Animation:Master Version 5 is reviewed by Tim Elston with great results.

A female model generated in Hash Animation:Master.

In 1986, I was reading the classifieds in the back of a computer magazine and was attracted to an ad with big bold letters promising "Disney Animation" on a computer. Wow! That took me back to a conversation I had in 1979 with coworkers at Ruby-Spears about the possibilities of doing animation on a computer and what that could mean to a couple of guys without the capital to purchase a few supercomputers. The program in the ad, which I purchased, was Animation:Apprentice, the start of a long history of products from Hash Inc. After Animation:Apprentice came Animation:Journeyman and Animation:Master.

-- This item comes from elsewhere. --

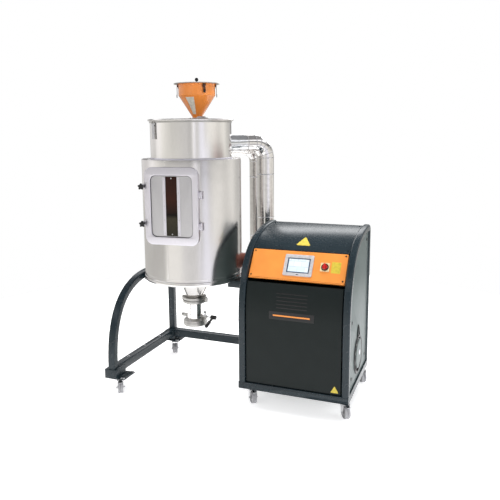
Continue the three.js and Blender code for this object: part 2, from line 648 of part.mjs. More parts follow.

This month Hash Inc. debuts Animation:Master version 5. A long, long way from Animation:Apprentice, version 5 is a matured and accessible program that covers the full spectrum of tools for the beginner to the experienced computer animator. Using the Microsoft Foundation Class libraries, the interface has everything you need available at the click of a mouse. All of the features and keyboard equivalents are customizable to fit the style of the individual animator. There are also extensive tutorials to help the user on working the features. Macmillan's New Riders computer book division is also close to releasing the advanced Power User's Guide to Version 5.

New Modeling Tools

If you're a 3D artist and haven't worked with splines before, you're in for a treat. Splines allow an animator/modeler to jump in with a 'hands on' feeling for the modeling. I like to imagine splines as rubber bands with thumb tacks at each end. Add a thumb tack (control point) in the middle of a line and you can simply create a curve. Lay down a mesh of splines and you can create beautiful organic shapes. As another example, imagine polygon-based objects that are made of straight match sticks which join at the ends (think of a geodesic dome made up of tiny triangles). Splines don't think of these lines as match sticks but rather as pipe cleaners. You can attach pipe cleaners at each end or in the middle but you can also bend them to get smooth curves.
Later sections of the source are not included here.